While prices will vary, it is important for casinos to understand the upfront case and make sure that are not overpaying for a product that will benefit the overall resort. Upfront fees should be factored into the overall return analysis for the franchise.

In addition to the upfront fees, there are ongoing costs which are usually broken down into two types:  royalty and marketing. Both fees are based on top-line revenues for the franchise. The royalty fee provides for the background support, training and expertise from the franchisor. Royalty fees typically range between 4 percent and 7 percent depending on the brand and concept. The marketing fees are paid to cover both national and regional/local marketing campaigns. Even though a casino conducts its own marketing campaigns and will likely feature the franchise in its marketing program, it will still have to participate in the brand’s national marketing programs. These fees traditionally range between 1 percent and 4 percent. In total, a franchise costs between 5 percent and 11 percent of total revenues to operate in the host casino.

  

WHY BRING IN A FRANCHISE?

A franchise allows gaming investors to own a business that potentially generates profits over and above the rental income stream that they might receive from a simple third-party lease transaction.

“A franchise agreement allows casino operators to access well established national and or international brands,” Munday explained, “bringing them to their facility and expanding their operation both in terms of customer base, guest experience and financial performance.”

For Native American operators specifically, owning a franchise can also provide employment opportunities for tribal members as well as invaluable experience as the franchisor trains employees in the intricacies of operating a successfully franchised brand.  Franchises also allow investors to diversify their business ownership away from pure gaming revenues.

 

OVERCOMING OBSTACLES

Some investors and operators find it difficult at first to contemplate businesses that essentially require you to use a system owned by a third party and to surrender control of the brand to that entity. We have found this particularly true in Indian Country as issues of sovereignty come into play. Over time however most tribes have come to the realization that having third party brands as part of a well-managed mix of F&B and entertainment offerings is a well tried and tested recipe for success.

“Mohegan Sun in Connecticut is one of the largest casinos in the U.S. and enjoys a comprehensive mix of branded offerings, including Margaritaville, which work together to make the resort the world class destination it is today,” said Mundy.

One of the keys to success for a franchise agreement is to understand that you have to work together to create a common goal. Papa John’s “looks to create a long-lasting relationship with a host casino,” Smith said. “Our goal is to be around at least five years from the inception of our agreement. We never want to be a one and done.”  To that end, Papa John’s and most franchises work very hard to make sure that they create  long-lasting relationships, or “marriages,” with their host casinos. At the end of the day, both the franchisor and host casino want to make money and can be aligned to do so. 

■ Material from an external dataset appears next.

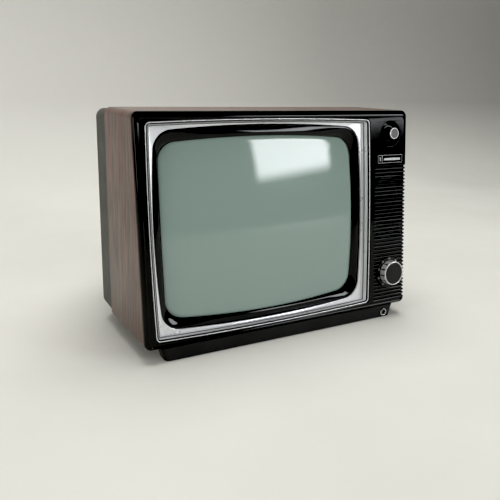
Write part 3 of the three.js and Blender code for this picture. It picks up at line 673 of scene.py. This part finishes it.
def bezel_shell():
    rings = [bezel_ring(depth, 0, inset=WALL + GAP, radius=5) for depth in (BEZEL_BACK, LIP)]
    rings += [bezel_ring(LIP, 0, inset=0.35, radius=7.7), bezel_ring(LIP - 0.3, 0, inset=0.05)]
    steps = 9
    for k in range(steps + 1):
        angle = pi / 2 * k / steps
        rings.append(bezel_ring(LIP_FRONT * (1 - sin(angle)), 1 - cos(angle), radius=8 - 2.5 * k / steps))
    rings += [bezel_ring(0.02, 1, 0.1, 5.4, low_depth=0.1), bezel_ring(0.10, 1, 0.45, 5.3, low_depth=0.4)]
    rings += [bezel_ring(0.34, 1, 1.5, 5.2, low_depth=PANEL), bezel_ring(PANEL, 1, 2.1, 5.0)]
    rings += [opening_ring(1.0, PANEL), opening_ring(0.5, PANEL + 0.2)]
    rings += [opening_ring(GAP, PANEL + 0.7), opening_ring(GAP, BEZEL_BACK)]
    return loft(rings, closed=True)


def rib_path():
    """Points across the front and round the panel's right edge, each with the way into the plastic."""
    deep = Vector((0, 1))
    return [
        (Vector((RIB_LEFT, PANEL)), deep), (Vector((188.6, PANEL)), deep),
        (Vector((190.2, 0)), Vector((-0.15, 1)).normalized()),
        (Vector((192.4, 0.7)), Vector((-0.5, 0.8)).normalized()),
        (Vector((194.2, 2.6)), Vector((-0.85, 0.5)).normalized()),
        (Vector((194.9, 4.6)), Vector((-1, 0.15)).normalized()),
        (Vector((195.0, 8.0)), Vector((-1, 0))),
    ]


def groove(middle):
    """One groove between two ribs, with flared lips that leave the ribs round-topped."""
    half = [(-1.2, 2.44), (0.0, 2.44), (0.10, 2.05), (0.32, 1.62), (0.68, 1.28), (1.15, 1.10), (1.9, 1.02)]
    section = half + [(depth, -width) for depth, width in reversed(half)]
    rings = []
    for point, inward in rib_path():
        ring = []
        for depth, width in section:
            spot = point + inward * depth
            ring.append((spot.x, spot.y, middle + width))
        rings.append(ring)
    return loft(rings)


def groove_heights():
    top = RIB_TOP + RIB_PITCH / 2
    return [top - i * RIB_PITCH for i in range(RIB_COUNT + 1)]


def speaker_slots():
    reach = 42
    return [
        stadium(RIB_LEFT + 4, 184, middle, 1.5, 1.0, 9)
        for middle in groove_heights() if abs(middle - SPEAKER[1]) < reach
    ]


def make_bezel():
    bezel = mesh_object("front_moulding", bezel_shell(), LEANING)
    combine(bezel, block(136, 188.5, 4.2, 30, 9, 258), LEANING)
    cup = rod(18, 2, 12, VOLUME, 64)
    bosses = [rod(4.1, 6, 34, place, 24) for place in TUBE_SCREWS]
    combine(bezel, merged(cup, *bosses), LEANING, "UNION")
    recess = turned([
        (0, -3), (18.4, -3), (17.9, 0.45), (17.0, 0.75), (16.4, 1.3), (16.1, 2.2), (15.8, 9.2),
        (15.2, 10), (0, 10),
    ], VOLUME, 96)
    dial_seat = turned([(0, -2), (22.3, -2), (21.9, 0.8), (21.8, 3.2), (0, 3.2)], TUNING, 96)
    bolt_holes = [rod(1.9, 20, 40, place, 20) for place in TUBE_SCREWS]
    combine(bezel, merged(recess, *bolt_holes), LEANING)
    combine(bezel, merged(*[groove(middle) for middle in groove_heights()]), LEANING)
    combine(bezel, dial_seat, LEANING)
    shafts = [rod(4.5, 1, 20, place) for place in (VOLUME, TUNING)]
    combine(bezel, merged(*shafts, *speaker_slots()), LEANING)
    finished(bezel, GLOSS, "gloss_black_plastic", stands_for=["front_bezel"], sharp=38)


# ---- Screen surround ----------------------------------------------------------------------------
def screen_ring(outline, grow, depth, centre=SCREEN):
    return at_depth(bowed_outline(outline, grow), depth, centre)


def make_trim():
    inner = -LINE_WIDTH
    section = rounded([(0, 10), (0, 1.5), (inner, 1.5), (inner, 10)], 0.45, closed=True, steps=4)
    rings = [screen_ring(TRIM, grow, depth) for grow, depth in section]
    piece("bright_line", loft(rings, closed=True), LEANING, BRIGHT, "chrome", stands_for=["trim_frame"])
    far = -TRIM_WIDTH - 0.3
    section = [(inner - 0.02, 9.8), (inner - 0.02, 2.1), (far, 2.3), (far, 9.8)]
    rings = [screen_ring(TRIM, grow, depth) for grow, depth in section]
    piece("line_channel", loft(rings, closed=True), LEANING, PIANO, "gloss_black_plastic")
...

 “Successful franchising with Native American enterprises is all about mutual understanding and respect,” Munday added. Margaritaville has worked with some of the longest, most successful Native American businesses, including the Mashantucket Pequots, the Seminole Tribe of Florida, the Mohegan Tribe of Connecticut, and the Mississippi Band of The Choctaws. They believe a significant investment in understanding each tribe’s unique history and culture is critical to the process and will reap rewards for all parties.

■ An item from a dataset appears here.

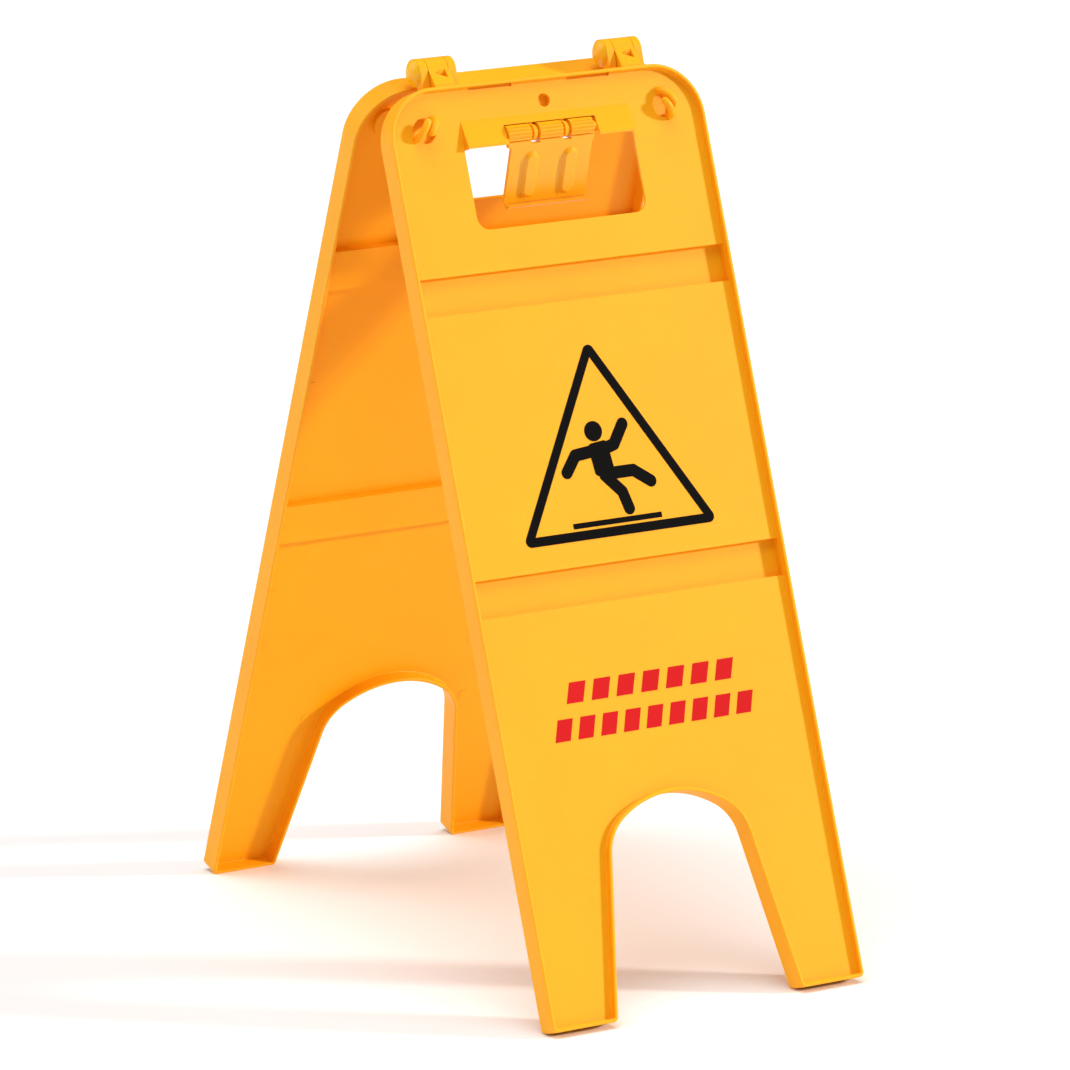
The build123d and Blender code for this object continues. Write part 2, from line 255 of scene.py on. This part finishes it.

 While creating the long-lasting relationship, it is important for both the host casino and franchise to maintain consistency of product and service. A committed brand guardian will protect their brand and its intellectual property rights vigorously. Both parties need to enter the relationship knowing they need to respect the operations of the other; anything else is short sighted, ill advised, and will doom the partnership from the outset.